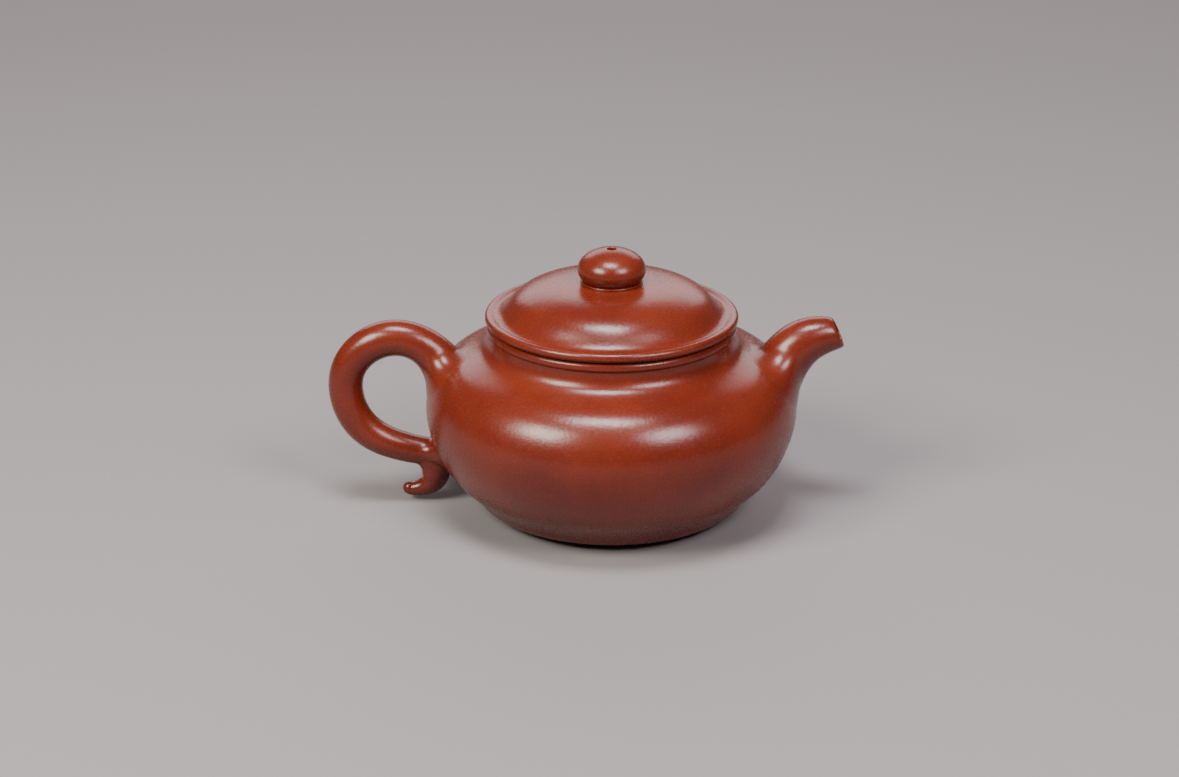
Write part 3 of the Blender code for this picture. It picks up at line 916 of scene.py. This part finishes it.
class TEAPOT_OT_pot_base(bpy.types.Operator):
    """Make the cambered floor of the pot and the ring that it stands on"""

    bl_idname = "teapot.pot_base"
    bl_label = "Pot base"

    def execute(self, context):
        sizes = context.scene.teapot_pot
        clay = bare_clay(context.scene.teapot_clay)
        outline = wall_outline(sizes)
        inside = outline - sizes.wall * sides_of(outline)
        flat = FOOT_RADIUS - sizes.foot_width
        out = np.linspace(0.0, flat, 24)
        rise = sizes.camber * (1.0 - (out / flat) ** 2)
        below = np.stack([out, FOOT_TOP + rise], axis=1)
        reach = FOOT_RADIUS + sizes.base_lap - 0.1 * MM
        edge = np.array([(FOOT_RADIUS - 0.2 * MM, FOOT_TOP + 0.02 * MM)])
        upper = inside[inside[:, 0] <= reach]
        upper = upper[upper[:, 1] < BASE_TOP + sizes.wall][::-4]
        above = np.stack([out, FOOT_TOP + sizes.wall + rise], axis=1)[::-1]
        section = np.vstack([below, edge, upper, above])
        mesh = mesh_from("base_disc", turned(section, BASE_TURNS), True)
        clay_piece("pot_floor", mesh, "pot", ("base_disc",), (clay,))
        low, high = levels_of("foot_ring")
        high += 0.5 * (FOOT_TOP - high)
        ease = 0.42 * (high - low)
        section = np.vstack(
            [
                [(flat, high)],
                arc((flat + ease, low + ease), ease, 180.0, 270.0, 8),
                arc((FOOT_RADIUS - ease, low + ease), ease, -90.0, 0.0, 8),
                [(FOOT_RADIUS, high)],
            ]
        )
        mesh = mesh_from("foot_ring", turned(section, BASE_TURNS), True)
        clay_piece("standing_ring", mesh, "pot", ("foot_ring",), (clay,))
        return {"FINISHED"}


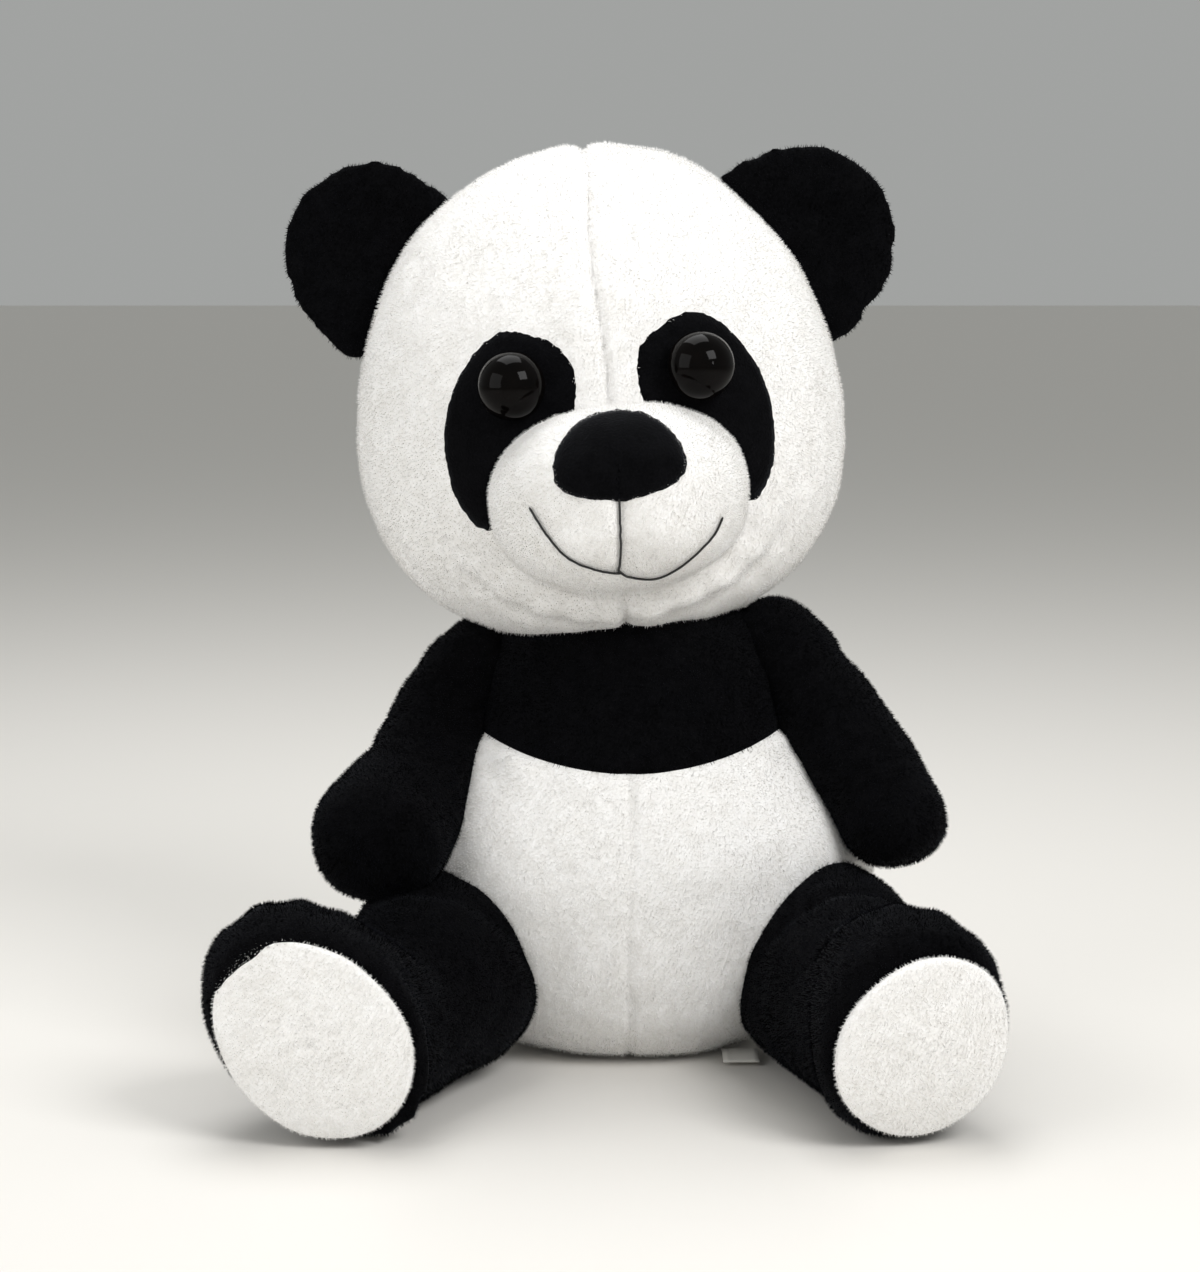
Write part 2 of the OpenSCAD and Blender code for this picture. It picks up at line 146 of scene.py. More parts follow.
def eyeMaterial():
    # Moulded acrylic eye: near-black brown with a clear polished skin, so it mirrors the lights
    material, tree, shader = newMaterial(
        "polishedEyeAcrylic", Roughness=0.07, IOR=1.45, Specular_IOR_Level=0.08)
    place = addNode(tree, "ShaderNodeTexCoord").outputs["Object"]
    swirl = addNode(tree, "ShaderNodeTexNoise", {"Vector": place, "Scale": 1 / (6 * mm), "Detail": 1.0})
    colour = addNode(tree, "ShaderNodeMix", {"Factor": swirl.outputs["Fac"]}, data_type="RGBA")
    colour.inputs[6].default_value = srgb("#030303")
    colour.inputs[7].default_value = srgb("#0b0807")
    tree.links.new(colour.outputs[2], shader.inputs["Base Color"])
    return material


def threadMaterial():
    # Twisted polyester embroidery thread: black, with faint lighter stripes as a painted satin sheen
    material, tree, shader = newMaterial("blackThread", Roughness=0.45, Sheen_Weight=0.1)
    place = addNode(tree, "ShaderNodeTexCoord").outputs["Object"]
    paintedSatinStripes = addNode(tree, "ShaderNodeTexWave", {"Vector": place, "Scale": 1 / (1.2 * mm), "Distortion": 1.0})
    colour = addNode(tree, "ShaderNodeMix", {"Factor": paintedSatinStripes.outputs["Fac"]}, data_type="RGBA")
    colour.inputs[6].default_value = srgb("#050506")
    colour.inputs[7].default_value = srgb("#121214")
    tree.links.new(colour.outputs[2], shader.inputs["Base Color"])
    return material


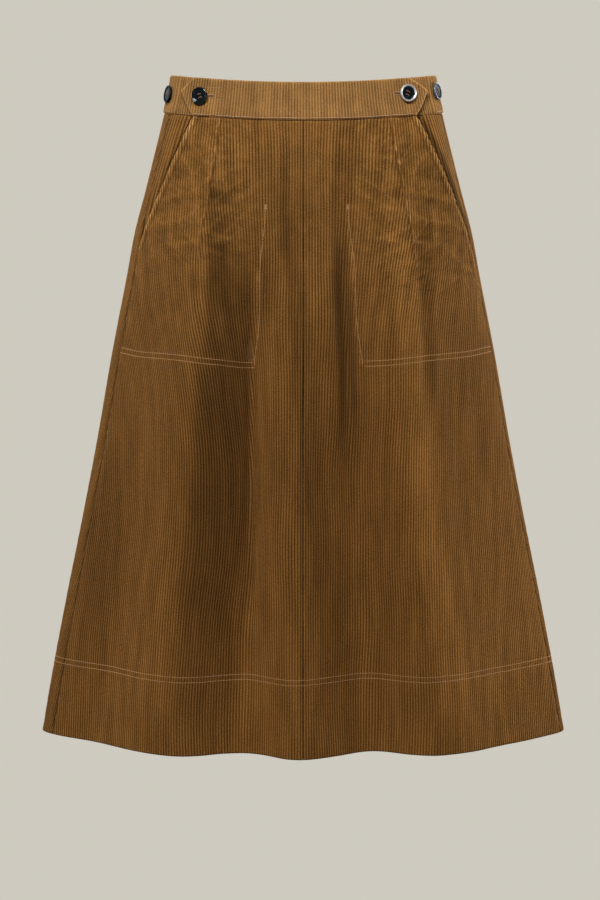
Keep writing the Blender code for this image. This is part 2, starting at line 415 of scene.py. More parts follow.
class Finish:
    """A material with one Principled shader."""

    def __init__(self, name, constants):
        self.material = bpy.data.materials.new(name)
        self.material.use_nodes = True
        self.tree = self.material.node_tree
        self.shader = self.tree.nodes["Principled BSDF"]
        for socket, value in constants.items():
            self.shader.inputs[socket].default_value = value

    def plug(self, value, socket):
        if isinstance(value, Wire):
            self.tree.links.new(value.socket, socket)
        else:
            socket.default_value = value

    def node(self, kind, settings=None, sockets=None, output=0):
        """Adds a node: its settings first, then the values or wires of its sockets."""
        made = self.tree.nodes.new(kind)
        for name, value in (settings or {}).items():
            setattr(made, name, value)
        for name, value in (sockets or {}).items():
            self.plug(value, made.inputs[name])
        return Wire(self, made.outputs[output])

    def place(self):
        """The point's own place in its object, in metres."""
        return self.node("ShaderNodeTexCoord", output=3)

    def blend(self, share, a, b, blend_type="MIX"):
        """Mixes two colours, which are wires or have three numbers."""
        a, b = (value if isinstance(value, Wire) else (*value, 1) for value in (a, b))
        settings = {"data_type": "RGBA", "blend_type": blend_type}
        return self.node("ShaderNodeMix", settings, {0: share, 6: a, 7: b}, output=2)

    def noise(self, where, scale, detail=2.0):
        return self.node("ShaderNodeTexNoise", None, {"Vector": where, "Scale": scale, "Detail": detail})

    def ramp(self, value, low, high):
        """0 below low, 1 above high."""
        return self.node("ShaderNodeMapRange", None, {"Value": value, "From Min": low, "From Max": high})

    def colour(self, wire):
        self.plug(wire, self.shader.inputs["Base Color"])

    def raise_by(self, height, distance, strength=1.0):
        """Bumps the surface by a height of 0 to 1 over a distance in metres."""
        settings = {"Height": height, "Distance": distance, "Strength": strength}
        self.plug(self.node("ShaderNodeBump", None, settings), self.shader.inputs["Normal"])


# %% [markdown]
# ## Corduroy
# Corduroy's loops are cut and brushed up into wales. The ground between them is dark, and the pile on
# top catches the light. The pile leans, so brushing or wear turns whole patches lighter or darker: that
# is its nap. The wales here are real geometry, so the finish has only to colour them, from groove to
# crown, and to break them up into tufts. It reads the cloth's own UV map, where U counts wales and V
# runs along them.

# %% The corduroy finishes
BARE_COTTON_AND_HIGHLIGHT = (0.56, 0.38, 0.20)  # the bare cotton of a rubbed edge, which also colours the painted highlights
NAP_SCALE, MATTED_SCALE, CRUSH_SCALE = 9.0, 24.0, 85.0  # marks to the metre, roughly
LOW, HIGH = -0.36, -0.12  # hands reach the cloth above HIGH and not below LOW
DARKEST = 0.07  # the share of its brightness that cloth keeps under the darkest mark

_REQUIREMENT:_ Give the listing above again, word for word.

_SOLUTION TO THIS PROBLEM:_
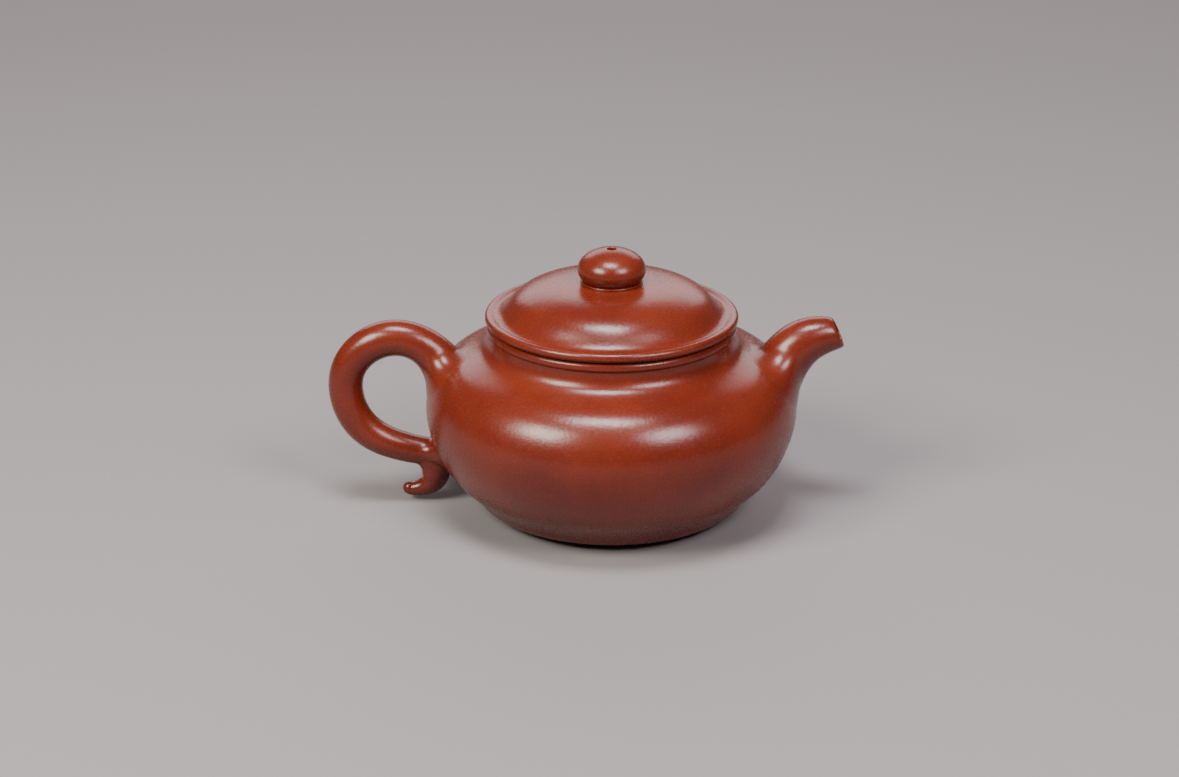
Write part 3 of the Blender code for this picture. It picks up at line 916 of scene.py. This part finishes it.
class TEAPOT_OT_pot_base(bpy.types.Operator):
    """Make the cambered floor of the pot and the ring that it stands on"""

    bl_idname = "teapot.pot_base"
    bl_label = "Pot base"

    def execute(self, context):
        sizes = context.scene.teapot_pot
        clay = bare_clay(context.scene.teapot_clay)
        outline = wall_outline(sizes)
        inside = outline - sizes.wall * sides_of(outline)
        flat = FOOT_RADIUS - sizes.foot_width
        out = np.linspace(0.0, flat, 24)
        rise = sizes.camber * (1.0 - (out / flat) ** 2)
        below = np.stack([out, FOOT_TOP + rise], axis=1)
        reach = FOOT_RADIUS + sizes.base_lap - 0.1 * MM
        edge = np.array([(FOOT_RADIUS - 0.2 * MM, FOOT_TOP + 0.02 * MM)])
        upper = inside[inside[:, 0] <= reach]
        upper = upper[upper[:, 1] < BASE_TOP + sizes.wall][::-4]
        above = np.stack([out, FOOT_TOP + sizes.wall + rise], axis=1)[::-1]
        section = np.vstack([below, edge, upper, above])
        mesh = mesh_from("base_disc", turned(section, BASE_TURNS), True)
        clay_piece("pot_floor", mesh, "pot", ("base_disc",), (clay,))
        low, high = levels_of("foot_ring")
        high += 0.5 * (FOOT_TOP - high)
        ease = 0.42 * (high - low)
        section = np.vstack(
            [
                [(flat, high)],
                arc((flat + ease, low + ease), ease, 180.0, 270.0, 8),
                arc((FOOT_RADIUS - ease, low + ease), ease, -90.0, 0.0, 8),
                [(FOOT_RADIUS, high)],
            ]
        )
        mesh = mesh_from("foot_ring", turned(section, BASE_TURNS), True)
        clay_piece("standing_ring", mesh, "pot", ("foot_ring",), (clay,))
        return {"FINISHED"}


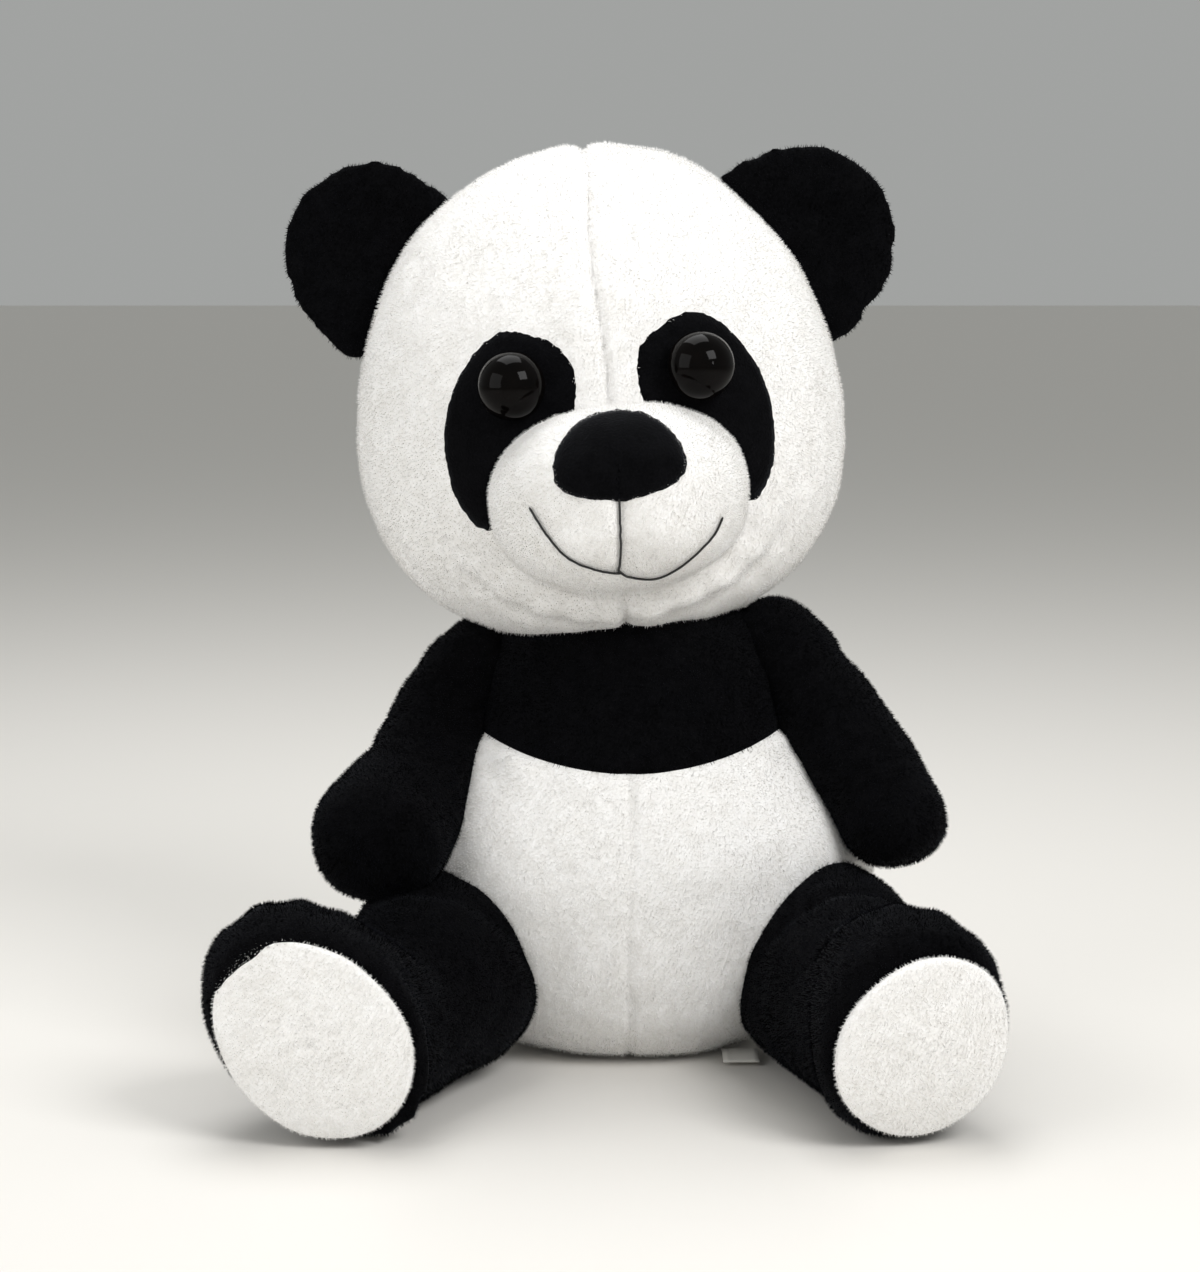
Write part 2 of the OpenSCAD and Blender code for this picture. It picks up at line 146 of scene.py. More parts follow.
def eyeMaterial():
    # Moulded acrylic eye: near-black brown with a clear polished skin, so it mirrors the lights
    material, tree, shader = newMaterial(
        "polishedEyeAcrylic", Roughness=0.07, IOR=1.45, Specular_IOR_Level=0.08)
    place = addNode(tree, "ShaderNodeTexCoord").outputs["Object"]
    swirl = addNode(tree, "ShaderNodeTexNoise", {"Vector": place, "Scale": 1 / (6 * mm), "Detail": 1.0})
    colour = addNode(tree, "ShaderNodeMix", {"Factor": swirl.outputs["Fac"]}, data_type="RGBA")
    colour.inputs[6].default_value = srgb("#030303")
    colour.inputs[7].default_value = srgb("#0b0807")
    tree.links.new(colour.outputs[2], shader.inputs["Base Color"])
    return material


def threadMaterial():
    # Twisted polyester embroidery thread: black, with faint lighter stripes as a painted satin sheen
    material, tree, shader = newMaterial("blackThread", Roughness=0.45, Sheen_Weight=0.1)
    place = addNode(tree, "ShaderNodeTexCoord").outputs["Object"]
    paintedSatinStripes = addNode(tree, "ShaderNodeTexWave", {"Vector": place, "Scale": 1 / (1.2 * mm), "Distortion": 1.0})
    colour = addNode(tree, "ShaderNodeMix", {"Factor": paintedSatinStripes.outputs["Fac"]}, data_type="RGBA")
    colour.inputs[6].default_value = srgb("#050506")
    colour.inputs[7].default_value = srgb("#121214")
    tree.links.new(colour.outputs[2], shader.inputs["Base Color"])
    return material


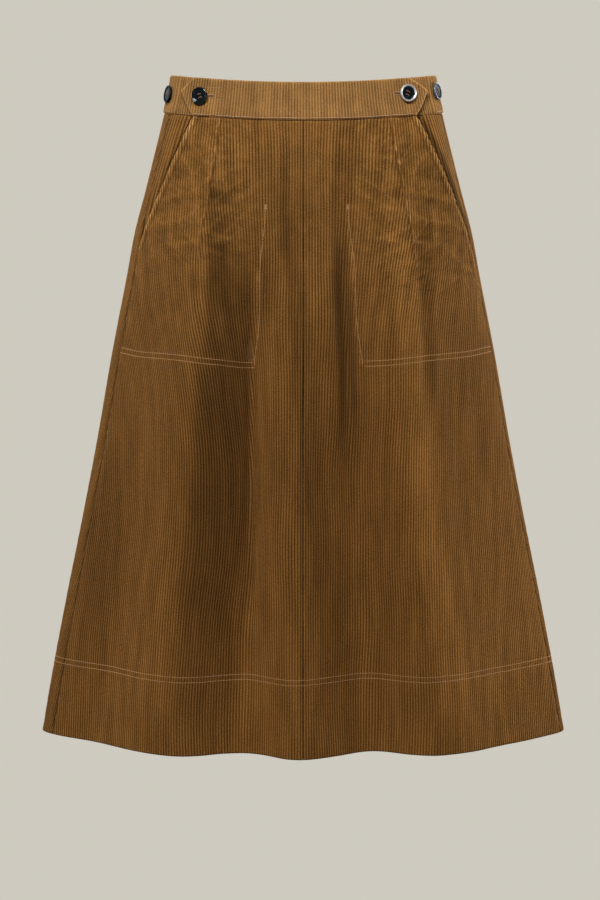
Keep writing the Blender code for this image. This is part 2, starting at line 415 of scene.py. More parts follow.
class Finish:
    """A material with one Principled shader."""

    def __init__(self, name, constants):
        self.material = bpy.data.materials.new(name)
        self.material.use_nodes = True
        self.tree = self.material.node_tree
        self.shader = self.tree.nodes["Principled BSDF"]
        for socket, value in constants.items():
            self.shader.inputs[socket].default_value = value

    def plug(self, value, socket):
        if isinstance(value, Wire):
            self.tree.links.new(value.socket, socket)
        else:
            socket.default_value = value

    def node(self, kind, settings=None, sockets=None, output=0):
        """Adds a node: its settings first, then the values or wires of its sockets."""
        made = self.tree.nodes.new(kind)
        for name, value in (settings or {}).items():
            setattr(made, name, value)
        for name, value in (sockets or {}).items():
            self.plug(value, made.inputs[name])
        return Wire(self, made.outputs[output])

    def place(self):
        """The point's own place in its object, in metres."""
        return self.node("ShaderNodeTexCoord", output=3)

    def blend(self, share, a, b, blend_type="MIX"):
        """Mixes two colours, which are wires or have three numbers."""
        a, b = (value if isinstance(value, Wire) else (*value, 1) for value in (a, b))
        settings = {"data_type": "RGBA", "blend_type": blend_type}
        return self.node("ShaderNodeMix", settings, {0: share, 6: a, 7: b}, output=2)

    def noise(self, where, scale, detail=2.0):
        return self.node("ShaderNodeTexNoise", None, {"Vector": where, "Scale": scale, "Detail": detail})

    def ramp(self, value, low, high):
        """0 below low, 1 above high."""
        return self.node("ShaderNodeMapRange", None, {"Value": value, "From Min": low, "From Max": high})

    def colour(self, wire):
        self.plug(wire, self.shader.inputs["Base Color"])

    def raise_by(self, height, distance, strength=1.0):
        """Bumps the surface by a height of 0 to 1 over a distance in metres."""
        settings = {"Height": height, "Distance": distance, "Strength": strength}
        self.plug(self.node("ShaderNodeBump", None, settings), self.shader.inputs["Normal"])


# %% [markdown]
# ## Corduroy
# Corduroy's loops are cut and brushed up into wales. The ground between them is dark, and the pile on
# top catches the light. The pile leans, so brushing or wear turns whole patches lighter or darker: that
# is its nap. The wales here are real geometry, so the finish has only to colour them, from groove to
# crown, and to break them up into tufts. It reads the cloth's own UV map, where U counts wales and V
# runs along them.

# %% The corduroy finishes
BARE_COTTON_AND_HIGHLIGHT = (0.56, 0.38, 0.20)  # the bare cotton of a rubbed edge, which also colours the painted highlights
NAP_SCALE, MATTED_SCALE, CRUSH_SCALE = 9.0, 24.0, 85.0  # marks to the metre, roughly
LOW, HIGH = -0.36, -0.12  # hands reach the cloth above HIGH and not below LOW
DARKEST = 0.07  # the share of its brightness that cloth keeps under the darkest mark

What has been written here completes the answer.